At this age, I'm not going to flush it. I don't want to knock stuff loose.

Thanks for any input

(The car is a 2001 Taurus 24V, but I don't want to get into a brand war or reputation dispute etc. It's a farm truck mile-saver)
 
Find the cooler lines from the trans to the radiator. Open them and run the engine at idle. You will need a short piece of hose to aim the oil to your catch pan. Catch the oil, when it stops coming add 4 qts of new oil and run it again. Do this 3 or 4 times and close it up again. Run the engine and add oil to the proper level. This way you will get almost all the old oil out and new oil in. If you drop the pan only you will let most of the old oil in.
 
As a trans tech at a Ford dealer, I endorse the flush procedure. Nothing gets "knocked loose". All that is going on is catching the old stuff as the engine runs and pumping in new. Dropping the pan gets at most 25% of the fluid.
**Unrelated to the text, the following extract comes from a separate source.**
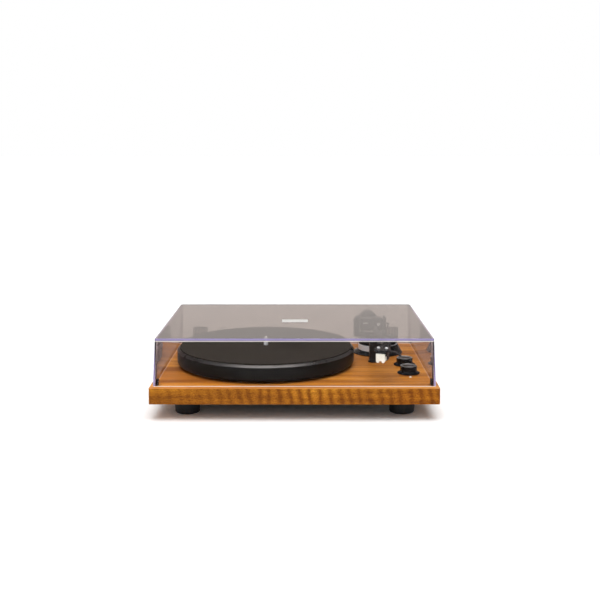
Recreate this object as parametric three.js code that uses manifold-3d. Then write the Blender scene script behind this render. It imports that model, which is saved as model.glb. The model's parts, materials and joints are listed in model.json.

The flushing procedure gets 90%+. We do them every day and have never had any negative results. The people who say they have had a bad experience have all been "I heard it"s bad" or "I was told by a friend that he had heard..." but never anyone that can say "Yes, my trans failed". The only thing I can say, is if the fluid is coal black, it"s been slipping and it will die sooner or later. Brown fluid is oxidized and has lost some of it"s lubricating properties.